<<<<

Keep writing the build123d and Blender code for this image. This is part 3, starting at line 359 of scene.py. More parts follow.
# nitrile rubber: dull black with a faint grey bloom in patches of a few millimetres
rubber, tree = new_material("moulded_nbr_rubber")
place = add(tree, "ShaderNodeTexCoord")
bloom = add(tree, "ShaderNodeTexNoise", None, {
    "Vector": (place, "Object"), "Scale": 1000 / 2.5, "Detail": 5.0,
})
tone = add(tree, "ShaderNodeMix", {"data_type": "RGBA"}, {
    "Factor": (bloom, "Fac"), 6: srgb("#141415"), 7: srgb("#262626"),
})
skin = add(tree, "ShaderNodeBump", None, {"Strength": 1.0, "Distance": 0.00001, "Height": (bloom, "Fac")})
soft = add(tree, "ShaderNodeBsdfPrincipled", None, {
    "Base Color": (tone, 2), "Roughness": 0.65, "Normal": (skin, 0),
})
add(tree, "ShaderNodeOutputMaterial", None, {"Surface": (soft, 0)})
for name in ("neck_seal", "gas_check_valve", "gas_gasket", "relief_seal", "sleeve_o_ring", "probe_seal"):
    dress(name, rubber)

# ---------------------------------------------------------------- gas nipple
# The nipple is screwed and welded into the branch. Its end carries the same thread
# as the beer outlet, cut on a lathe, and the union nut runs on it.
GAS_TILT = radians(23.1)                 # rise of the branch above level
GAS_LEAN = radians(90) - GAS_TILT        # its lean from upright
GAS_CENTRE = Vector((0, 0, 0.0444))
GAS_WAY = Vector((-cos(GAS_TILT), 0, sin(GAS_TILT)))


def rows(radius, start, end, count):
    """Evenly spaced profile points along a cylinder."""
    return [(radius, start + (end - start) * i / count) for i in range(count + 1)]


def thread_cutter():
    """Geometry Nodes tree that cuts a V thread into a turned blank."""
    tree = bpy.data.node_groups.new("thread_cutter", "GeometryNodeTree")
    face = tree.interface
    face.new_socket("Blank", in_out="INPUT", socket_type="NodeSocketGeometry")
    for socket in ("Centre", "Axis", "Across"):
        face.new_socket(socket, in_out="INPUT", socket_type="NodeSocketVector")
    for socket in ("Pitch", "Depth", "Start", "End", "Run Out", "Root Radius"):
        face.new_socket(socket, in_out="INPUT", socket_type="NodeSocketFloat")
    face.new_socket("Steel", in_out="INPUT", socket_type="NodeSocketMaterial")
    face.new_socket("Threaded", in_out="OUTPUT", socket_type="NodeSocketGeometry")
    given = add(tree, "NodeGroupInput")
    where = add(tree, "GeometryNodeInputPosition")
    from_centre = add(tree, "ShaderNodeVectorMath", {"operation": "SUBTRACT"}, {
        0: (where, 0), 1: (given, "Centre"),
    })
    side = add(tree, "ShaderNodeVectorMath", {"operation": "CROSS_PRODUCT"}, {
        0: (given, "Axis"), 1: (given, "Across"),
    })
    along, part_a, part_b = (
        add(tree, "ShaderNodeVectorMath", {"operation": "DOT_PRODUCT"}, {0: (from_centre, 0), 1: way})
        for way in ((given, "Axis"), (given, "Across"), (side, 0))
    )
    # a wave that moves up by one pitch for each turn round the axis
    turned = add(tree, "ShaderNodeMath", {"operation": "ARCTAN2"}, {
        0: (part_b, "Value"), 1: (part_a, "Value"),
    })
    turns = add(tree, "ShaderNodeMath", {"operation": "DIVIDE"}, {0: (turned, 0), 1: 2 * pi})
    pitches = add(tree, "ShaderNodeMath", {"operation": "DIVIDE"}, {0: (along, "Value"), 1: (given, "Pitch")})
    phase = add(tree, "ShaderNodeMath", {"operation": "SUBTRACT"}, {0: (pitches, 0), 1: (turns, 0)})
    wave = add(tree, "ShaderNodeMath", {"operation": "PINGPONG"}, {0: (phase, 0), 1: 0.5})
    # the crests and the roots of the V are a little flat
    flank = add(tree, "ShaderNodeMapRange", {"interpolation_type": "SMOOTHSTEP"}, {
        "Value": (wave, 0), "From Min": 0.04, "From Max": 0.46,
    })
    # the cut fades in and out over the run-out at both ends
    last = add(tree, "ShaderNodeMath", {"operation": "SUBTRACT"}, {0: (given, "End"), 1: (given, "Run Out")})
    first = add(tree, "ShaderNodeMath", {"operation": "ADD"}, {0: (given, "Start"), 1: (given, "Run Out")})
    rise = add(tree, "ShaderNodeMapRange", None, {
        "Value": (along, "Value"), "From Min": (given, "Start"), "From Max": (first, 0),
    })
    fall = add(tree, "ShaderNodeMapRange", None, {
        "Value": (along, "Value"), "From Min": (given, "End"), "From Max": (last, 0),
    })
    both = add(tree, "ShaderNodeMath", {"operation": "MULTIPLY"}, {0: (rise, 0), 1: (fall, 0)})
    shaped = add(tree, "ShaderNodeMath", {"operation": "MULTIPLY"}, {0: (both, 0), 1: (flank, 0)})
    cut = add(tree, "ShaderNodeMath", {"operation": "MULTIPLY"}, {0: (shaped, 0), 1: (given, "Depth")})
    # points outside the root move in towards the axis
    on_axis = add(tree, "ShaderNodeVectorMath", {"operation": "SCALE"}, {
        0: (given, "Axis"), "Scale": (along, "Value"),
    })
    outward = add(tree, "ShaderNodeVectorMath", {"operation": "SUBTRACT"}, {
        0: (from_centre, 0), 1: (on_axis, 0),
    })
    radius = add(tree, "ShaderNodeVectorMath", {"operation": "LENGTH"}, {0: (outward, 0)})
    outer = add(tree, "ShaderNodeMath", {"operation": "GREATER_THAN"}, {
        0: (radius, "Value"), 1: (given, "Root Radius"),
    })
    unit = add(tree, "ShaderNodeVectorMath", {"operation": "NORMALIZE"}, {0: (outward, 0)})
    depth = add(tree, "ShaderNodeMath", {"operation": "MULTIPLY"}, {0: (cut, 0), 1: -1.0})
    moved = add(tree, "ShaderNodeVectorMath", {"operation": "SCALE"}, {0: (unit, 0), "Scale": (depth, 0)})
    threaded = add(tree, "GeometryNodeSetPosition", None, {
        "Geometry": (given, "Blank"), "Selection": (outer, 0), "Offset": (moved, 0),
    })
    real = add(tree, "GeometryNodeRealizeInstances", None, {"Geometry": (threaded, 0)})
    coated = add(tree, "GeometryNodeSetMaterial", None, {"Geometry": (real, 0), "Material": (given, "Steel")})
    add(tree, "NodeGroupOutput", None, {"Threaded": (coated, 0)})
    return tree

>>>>

Your task is to repeat every line exactly.

Keep writing the build123d and Blender code for this image. This is part 3, starting at line 359 of scene.py. More parts follow.
# nitrile rubber: dull black with a faint grey bloom in patches of a few millimetres
rubber, tree = new_material("moulded_nbr_rubber")
place = add(tree, "ShaderNodeTexCoord")
bloom = add(tree, "ShaderNodeTexNoise", None, {
    "Vector": (place, "Object"), "Scale": 1000 / 2.5, "Detail": 5.0,
})
tone = add(tree, "ShaderNodeMix", {"data_type": "RGBA"}, {
    "Factor": (bloom, "Fac"), 6: srgb("#141415"), 7: srgb("#262626"),
})
skin = add(tree, "ShaderNodeBump", None, {"Strength": 1.0, "Distance": 0.00001, "Height": (bloom, "Fac")})
soft = add(tree, "ShaderNodeBsdfPrincipled", None, {
    "Base Color": (tone, 2), "Roughness": 0.65, "Normal": (skin, 0),
})
add(tree, "ShaderNodeOutputMaterial", None, {"Surface": (soft, 0)})
for name in ("neck_seal", "gas_check_valve", "gas_gasket", "relief_seal", "sleeve_o_ring", "probe_seal"):
    dress(name, rubber)

# ---------------------------------------------------------------- gas nipple
# The nipple is screwed and welded into the branch. Its end carries the same thread
# as the beer outlet, cut on a lathe, and the union nut runs on it.
GAS_TILT = radians(23.1)                 # rise of the branch above level
GAS_LEAN = radians(90) - GAS_TILT        # its lean from upright
GAS_CENTRE = Vector((0, 0, 0.0444))
GAS_WAY = Vector((-cos(GAS_TILT), 0, sin(GAS_TILT)))


def rows(radius, start, end, count):
    """Evenly spaced profile points along a cylinder."""
    return [(radius, start + (end - start) * i / count) for i in range(count + 1)]


def thread_cutter():
    """Geometry Nodes tree that cuts a V thread into a turned blank."""
    tree = bpy.data.node_groups.new("thread_cutter", "GeometryNodeTree")
    face = tree.interface
    face.new_socket("Blank", in_out="INPUT", socket_type="NodeSocketGeometry")
    for socket in ("Centre", "Axis", "Across"):
        face.new_socket(socket, in_out="INPUT", socket_type="NodeSocketVector")
    for socket in ("Pitch", "Depth", "Start", "End", "Run Out", "Root Radius"):
        face.new_socket(socket, in_out="INPUT", socket_type="NodeSocketFloat")
    face.new_socket("Steel", in_out="INPUT", socket_type="NodeSocketMaterial")
    face.new_socket("Threaded", in_out="OUTPUT", socket_type="NodeSocketGeometry")
    given = add(tree, "NodeGroupInput")
    where = add(tree, "GeometryNodeInputPosition")
    from_centre = add(tree, "ShaderNodeVectorMath", {"operation": "SUBTRACT"}, {
        0: (where, 0), 1: (given, "Centre"),
    })
    side = add(tree, "ShaderNodeVectorMath", {"operation": "CROSS_PRODUCT"}, {
        0: (given, "Axis"), 1: (given, "Across"),
    })
    along, part_a, part_b = (
        add(tree, "ShaderNodeVectorMath", {"operation": "DOT_PRODUCT"}, {0: (from_centre, 0), 1: way})
        for way in ((given, "Axis"), (given, "Across"), (side, 0))
    )
    # a wave that moves up by one pitch for each turn round the axis
    turned = add(tree, "ShaderNodeMath", {"operation": "ARCTAN2"}, {
        0: (part_b, "Value"), 1: (part_a, "Value"),
    })
    turns = add(tree, "ShaderNodeMath", {"operation": "DIVIDE"}, {0: (turned, 0), 1: 2 * pi})
    pitches = add(tree, "ShaderNodeMath", {"operation": "DIVIDE"}, {0: (along, "Value"), 1: (given, "Pitch")})
    phase = add(tree, "ShaderNodeMath", {"operation": "SUBTRACT"}, {0: (pitches, 0), 1: (turns, 0)})
    wave = add(tree, "ShaderNodeMath", {"operation": "PINGPONG"}, {0: (phase, 0), 1: 0.5})
    # the crests and the roots of the V are a little flat
    flank = add(tree, "ShaderNodeMapRange", {"interpolation_type": "SMOOTHSTEP"}, {
        "Value": (wave, 0), "From Min": 0.04, "From Max": 0.46,
    })
    # the cut fades in and out over the run-out at both ends
    last = add(tree, "ShaderNodeMath", {"operation": "SUBTRACT"}, {0: (given, "End"), 1: (given, "Run Out")})
    first = add(tree, "ShaderNodeMath", {"operation": "ADD"}, {0: (given, "Start"), 1: (given, "Run Out")})
    rise = add(tree, "ShaderNodeMapRange", None, {
        "Value": (along, "Value"), "From Min": (given, "Start"), "From Max": (first, 0),
    })
    fall = add(tree, "ShaderNodeMapRange", None, {
        "Value": (along, "Value"), "From Min": (given, "End"), "From Max": (last, 0),
    })
    both = add(tree, "ShaderNodeMath", {"operation": "MULTIPLY"}, {0: (rise, 0), 1: (fall, 0)})
    shaped = add(tree, "ShaderNodeMath", {"operation": "MULTIPLY"}, {0: (both, 0), 1: (flank, 0)})
    cut = add(tree, "ShaderNodeMath", {"operation": "MULTIPLY"}, {0: (shaped, 0), 1: (given, "Depth")})
    # points outside the root move in towards the axis
    on_axis = add(tree, "ShaderNodeVectorMath", {"operation": "SCALE"}, {
        0: (given, "Axis"), "Scale": (along, "Value"),
    })
    outward = add(tree, "ShaderNodeVectorMath", {"operation": "SUBTRACT"}, {
        0: (from_centre, 0), 1: (on_axis, 0),
    })
    radius = add(tree, "ShaderNodeVectorMath", {"operation": "LENGTH"}, {0: (outward, 0)})
    outer = add(tree, "ShaderNodeMath", {"operation": "GREATER_THAN"}, {
        0: (radius, "Value"), 1: (given, "Root Radius"),
    })
    unit = add(tree, "ShaderNodeVectorMath", {"operation": "NORMALIZE"}, {0: (outward, 0)})
    depth = add(tree, "ShaderNodeMath", {"operation": "MULTIPLY"}, {0: (cut, 0), 1: -1.0})
    moved = add(tree, "ShaderNodeVectorMath", {"operation": "SCALE"}, {0: (unit, 0), "Scale": (depth, 0)})
    threaded = add(tree, "GeometryNodeSetPosition", None, {
        "Geometry": (given, "Blank"), "Selection": (outer, 0), "Offset": (moved, 0),
    })
    real = add(tree, "GeometryNodeRealizeInstances", None, {"Geometry": (threaded, 0)})
    coated = add(tree, "GeometryNodeSetMaterial", None, {"Geometry": (real, 0), "Material": (given, "Steel")})
    add(tree, "NodeGroupOutput", None, {"Threaded": (coated, 0)})
    return tree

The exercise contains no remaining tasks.